Expectations of a "perfect relationship" will most likely keep you single.

Does it feel like you've been single for a really long time, and your friends and relatives are starting to question, "what's wrong with you?" You cringe when you find yourself explaining why you're holding out for the "right one" to come along, mostly because it's been over a decade and the "one" has been caught in traffic for the entirety.

We've been conditioned to "love yourself" before you can love anyone else, but you miss the kind of love you can give to that special someone, too. And social media doesn't help one bit with all the posts by friends who seem to have it all: the perfect relationship, honor roll kids, romantic anniversaries that they post frame by frame, and meanwhile you're wondering why you're the bridesmaid and never the bride.... or the divorcee who never found someone else even though your ex got married again before the ink even dried on your decree.


Love is a many a splendor.

Joy comes to those who allow it.
Joy comes to those who allow it.

Stop looking for the "one" and start looking for the one who makes you happy.

I'm here to tell you there's nothing wrong with waiting, assuming your standards truly are that high, and you're a righteous great catch who's worth it! But I've been in those shoes, and I've finally figured it out. I've shared your frustration with needing validation about your worth-- especially when friends would say, "you're still looking! Love finds you when you're not looking."

Literally, if you're on a dating site, you're looking. I found my current boyfriend on Tinder, but I wasn't looking. I swear.

I had pretty much given up on the flakes on dating sites after I stopped even meeting them before they ghosted me. My past couple of relationships bombed bad. I tried getting a restraining order on one after he left me with bruises on my thighs, and the other drained me financially to where I was almost $1000 in the hole, even as a single mom.

So needless to say, I was in no hurry to find another bozo. Then I met him. I thought he was "the one" after the first couple of dates. Shoot, after he showed up in person at all from Tinder, I felt like the Insanity quote finally didn't ring in my head anymore.

But he wasn't perfect. I was disappointed countless times thinking he had to read my mind and be the perfect gentleman. I'd watched enough Rom-Coms to know how he was supposed to win me over with his sweet-cute personality and we'd end up blissfully happy planning our own wedding.

Nope.

Life wasn't meant to be perfect. Relationships are no different. OK, sure there are some of us who won the Powerball of Romance lotteries and are with the one who looks like they belong on a magazine cover, has countless degrees filling their office walls, and are generous to a fault. But some of us are just OK.

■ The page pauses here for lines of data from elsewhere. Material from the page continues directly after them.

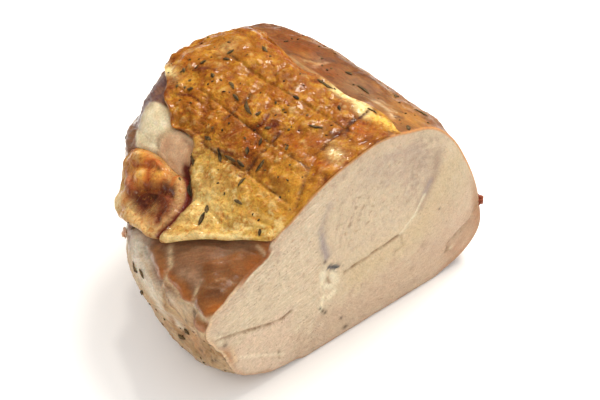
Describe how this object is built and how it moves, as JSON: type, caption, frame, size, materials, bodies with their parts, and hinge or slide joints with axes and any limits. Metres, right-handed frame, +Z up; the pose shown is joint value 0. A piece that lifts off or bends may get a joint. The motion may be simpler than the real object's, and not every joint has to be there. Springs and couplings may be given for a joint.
{
  "type": "roast pork neck",
  "caption": "Piece of boned roast pork neck, one end cut flat to show the muscles, with a browned fat cap, a torn and curled fat edge and rosemary needles; rests on its flattened underside",
  "frame": {"origin": "middle of the bounding box's underside, on the flattened underside the roast rests on", "axes": "+Z up; the flat knife cut faces -Y; +X runs along the cut's width, to the right for someone who looks at the cut"},
  "size_m": [0.1448, 0.1072, 0.091],
  "materials": {
    "roast_pork_neck": null
  },
  "bodies": {
    "root": {"roast_pork_neck": "roast_pork_neck"}
  },
  "joints": []
}
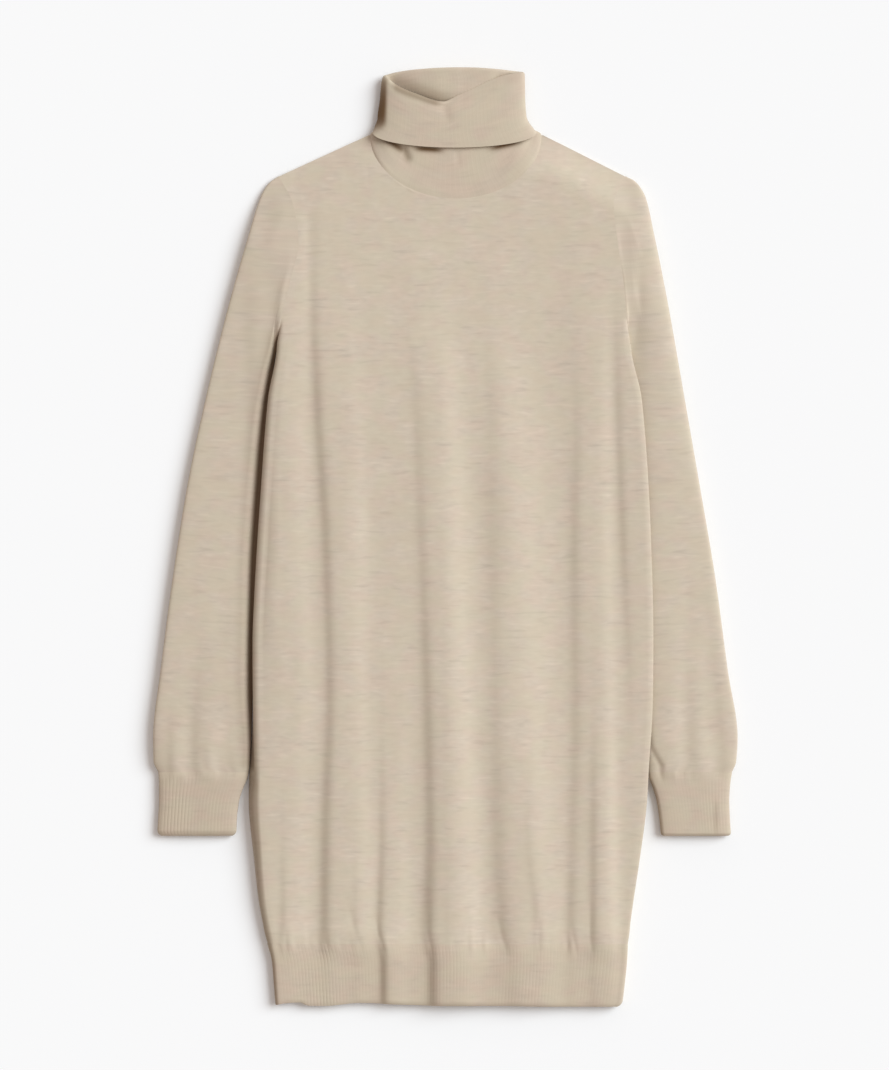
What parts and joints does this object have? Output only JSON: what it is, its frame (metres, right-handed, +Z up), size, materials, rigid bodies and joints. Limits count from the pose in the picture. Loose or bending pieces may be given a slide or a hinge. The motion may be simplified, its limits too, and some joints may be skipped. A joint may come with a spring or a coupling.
{
  "type": "sweater dress",
  "caption": "Long-sleeved knee-length knit dress with a folded roll neck, ribbed cuffs and a ribbed hem, lying flat, front up.",
  "frame": {"origin": "the middle of the dress's outline, on the surface that it lies on", "axes": "+X across the dress towards the right sleeve as seen from above, +Y along the dress towards the neck, +Z up from the surface"},
  "size_m": [0.584, 0.9375, 0.0206],
  "materials": {
    "jersey": "heathered oatmeal fine jersey, matt with a soft nap",
    "rib": "the same heathered yarn in a narrow rib, matt"
  },
  "bodies": {
    "root": {"front": "jersey", "back": "jersey", "sleeve_left": "jersey", "sleeve_right": "jersey", "hem_rib_front": "rib", "hem_rib_back": "rib", "cuff_left": "rib", "cuff_right": "rib", "collar": "rib"}
  },
  "joints": []
}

Connection is an underrated gift.

What is your highest priority?

My boyfriend and I have great talks. We like the same kinds of music: alternative rock and hip hop. We grew up Gen X and remember the same TV shows from our childhood. He's native North County San Diego and I'm an Angelino from the South Bay beaches. But we can be goofy, funny, and loving just like anyone else.

A lot of the friction we encountered at the beginning stemmed from my expectations of what a perfect guy would be like. I thought he should know when to pick up a hammer and fix something on my house. He should surprise me with random gifts of chocolate. He would be chivalrous and "save me" from hardship while I was going through it.

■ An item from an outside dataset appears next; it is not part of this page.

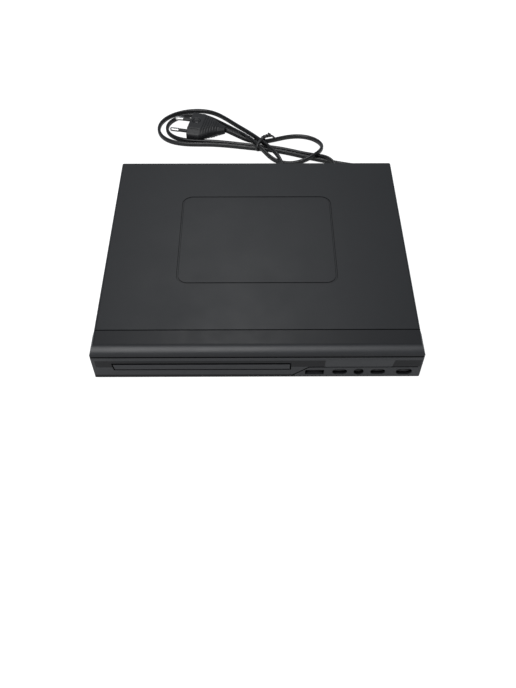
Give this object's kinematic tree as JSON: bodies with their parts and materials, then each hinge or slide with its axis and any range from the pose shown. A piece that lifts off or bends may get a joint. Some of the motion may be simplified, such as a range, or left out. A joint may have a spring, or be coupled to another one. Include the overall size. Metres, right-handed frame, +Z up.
{
  "type": "disc player",
  "caption": "Slim disc player with a front loading tray, button row, rear jacks and a captive mains lead tied in a hank.",
  "frame": {"origin": "on the table, under the middle of the player's own box, without its lead", "axes": "+X to the player's right, +Y towards its rear jacks, +Z up"},
  "size_m": [0.244, 0.3429, 0.038],
  "materials": {
    "zinc_steel": "zinc coated, dull",
    "cover_paint": "fine textured charcoal paint",
    "bezel_plastic": "satin charcoal moulding",
    "strip_gloss": "gloss black",
    "window_smoke": "smoked, glossy",
    "foot_rubber": "matte",
    "black_screws": "black oxide",
    "zinc_screws": "zinc coated",
    "black_plastic": "matte black moulding",
    "jack_metal": "nickel plated",
    "ring_yellow": "moulded yellow",
    "ring_white": "moulded white",
    "ring_red": "moulded red",
    "motor_steel": "plated can",
    "belt_rubber": "matte",
    "board_green": "green solder mask",
    "board_brown": "bare paper laminate",
    "transformer_tape": "yellow tape over ferrite",
    "capacitor_sleeve": "printed film sleeve, left plain",
    "display_body": "grey moulding",
    "usb_black": "black moulding",
    "socket_steel": "tinned steel",
    "ribbon_grey": "flat cable",
    "cord_black": "soft satin black",
    "tie_black": "coated wire",
    "plug_black": "satin black moulding",
    "pin_nickel": "nickel plated brass",
    "tray_black": "satin black moulding",
    "gear_white": "natural acetal",
    "rod_steel": "ground",
    "sled_metal": "cast grey",
    "lens_glass": "coated lens",
    "button_plastic": "satin charcoal moulding"
  },
  "bodies": {
    "chassis": {"chassis_pan": "zinc_steel", "top_cover": "cover_paint", "front_bezel": "bezel_plastic", "fascia_strip": "strip_gloss", "display_window": "window_smoke", "case_feet": "foot_rubber", "case_screws": "black_screws", "jack_block": "black_plastic", "jack_shells": "jack_metal", "jack_ring_yellow": "ring_yellow", "jack_ring_white": "ring_white", "jack_ring_red": "ring_red", "loader_frame": "black_plastic", "clamp_bridge": "zinc_steel", "loader_motor": "motor_steel", "drive_belt": "belt_rubber", "main_board": "board_green", "main_board_parts": "black_plastic", "power_board": "board_brown", "power_transformer": "transformer_tape", "power_capacitors": "capacitor_sleeve", "front_board": "board_green", "key_switches": "black_plastic", "led_display": "display_body", "ir_receiver": "display_body", "usb_socket": "socket_steel", "usb_tongue": "usb_black", "front_ribbon": "ribbon_grey", "board_screws": "zinc_screws", "cord_gland": "cord_black", "mains_lead": "cord_black", "mains_hank": "cord_black", "cord_tie": "tie_black", "plug_body": "plug_black", "plug_pins": "pin_nickel", "plug_sleeves": "plug_black"},
    "tray": {"disc_tray": "tray_black", "tray_door": "bezel_plastic"},
    "drive_gear": {"drive_gear": "gear_white"},
    "pulley_gear": {"pulley_gear": "gear_white"},
    "motor_pulley": {"motor_pulley": "gear_white"},
    "cam_slider": {"cam_slider": "gear_white"},
    "traverse": {"traverse_frame": "black_plastic", "spindle_motor": "motor_steel", "guide_rods": "rod_steel", "sled_motor": "motor_steel"},
    "turntable": {"turntable": "tray_black"},
    "lead_screw": {"lead_screw": "rod_steel"},
    "pickup": {"pickup_sled": "sled_metal"},
    "lens": {"objective_lens": "lens_glass"},
    "clamp_puck": {"clamp_puck": "black_plastic"},
    "eject_key": {"eject_button": "button_plastic", "eject_plunger": "gear_white"},
    "play_key": {"play_button": "button_plastic", "play_plunger": "gear_white"},
    "stop_key": {"stop_button": "button_plastic", "stop_plunger": "gear_white"},
    "power_key": {"power_button": "button_plastic", "power_plunger": "gear_white"}
  },
  "joints": [
    {"name": "tray_slide", "type": "slide", "parent": "chassis", "child": "tray", "axis": [0, -1, 0], "range_m": [0, 0.132]},
    {"name": "drive_gear_spin", "type": "hinge", "parent": "chassis", "child": "drive_gear", "pos_m": [0.0085, -0.092, 0.014], "axis": [0, 0, 1], "range_deg": [-758, 0]},
    {"name": "pulley_gear_spin", "type": "hinge", "parent": "chassis", "child": "pulley_gear", "pos_m": [0.02177, -0.08271, 0.011], "axis": [0, 0, 1], "range_deg": [0, 1514]},
    {"name": "motor_pulley_spin", "type": "hinge", "parent": "chassis", "child": "motor_pulley", "pos_m": [0.04577, -0.07601, 0.01], "axis": [0, 0, 1], "range_deg": [0, 5502]},
    {"name": "traverse_lift", "type": "hinge", "parent": "chassis", "child": "traverse", "pos_m": [-0.041, 0.04, 0.012], "axis": [1, 0, 0], "range_deg": [0, 1.8]},
    {"name": "cam_slide", "type": "slide", "parent": "chassis", "child": "cam_slider", "axis": [1, 0, 0], "range_m": [0, 0.012]},
    {"name": "spindle_spin", "type": "hinge", "parent": "traverse", "child": "turntable", "pos_m": [-0.041, -0.04, 0.018], "axis": [0, 0, 1], "continuous": true},
    {"name": "sled_slide", "type": "slide", "parent": "traverse", "child": "pickup", "axis": [0, 1, 0], "range_m": [0, 0.034]},
    {"name": "lead_screw_spin", "type": "hinge", "parent": "traverse", "child": "lead_screw", "pos_m": [-0.008, 0, 0.0139], "axis": [0, 1, 0], "range_deg": [0, 4081]},
    {"name": "lens_focus", "type": "slide", "parent": "pickup", "child": "lens", "axis": [0, 0, 1], "range_m": [-0.0004, 0.0004], "stiffness_N_per_m": 50},
    {"name": "puck_spin", "type": "hinge", "parent": "chassis", "child": "clamp_puck", "pos_m": [-0.041, -0.04, 0.023], "axis": [0, 0, 1], "continuous": true},
    {"name": "eject_press", "type": "slide", "parent": "chassis", "child": "eject_key", "axis": [0, 1, 0], "range_m": [0, 0.0005], "stiffness_N_per_m": 800},
    {"name": "play_press", "type": "slide", "parent": "chassis", "child": "play_key", "axis": [0, 1, 0], "range_m": [0, 0.0005], "stiffness_N_per_m": 800},
    {"name": "stop_press", "type": "slide", "parent": "chassis", "child": "stop_key", "axis": [0, 1, 0], "range_m": [0, 0.0005], "stiffness_N_per_m": 800},
    {"name": "power_press", "type": "slide", "parent": "chassis", "child": "power_key", "axis": [0, 1, 0], "range_m": [0, 0.0005], "stiffness_N_per_m": 800}
  ],
  "couplings": [
    {"joint": "drive_gear_spin", "follows": "tray_slide", "rad_per_m": -100},
    {"joint": "pulley_gear_spin", "follows": "tray_slide", "rad_per_m": 200},
    {"joint": "motor_pulley_spin", "follows": "tray_slide", "rad_per_m": 727.27},
    {"joint": "cam_slide", "follows": "traverse_lift", "m_per_rad": 0.38197},
    {"joint": "lead_screw_spin", "follows": "sled_slide", "rad_per_m": 2094.4}
  ]
}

But he had to be told to fix something, and I never got chocolate. He's been there emotionally while I've been going through my challenges, but I'm the only one who can save myself.

Throughout the months we've continued being together, I've learned to accept that he is who is is, nothing more, nothing less. He's a good person, for the most part. He takes care of his daughter, which I respect. He treats my son respectfully, and I like that even more. We still have great moments together, which I love.

So I've uncovered the secret of love: Do you want to be happy, or do you want perfection? I want to be happy, and I have been just that with him.

What does love mean to you? Spending quality time with someone who brings joy to your life, or someone who checks off all the boxes of a "perfect relationship?"

Happiness finds you when you least expect it.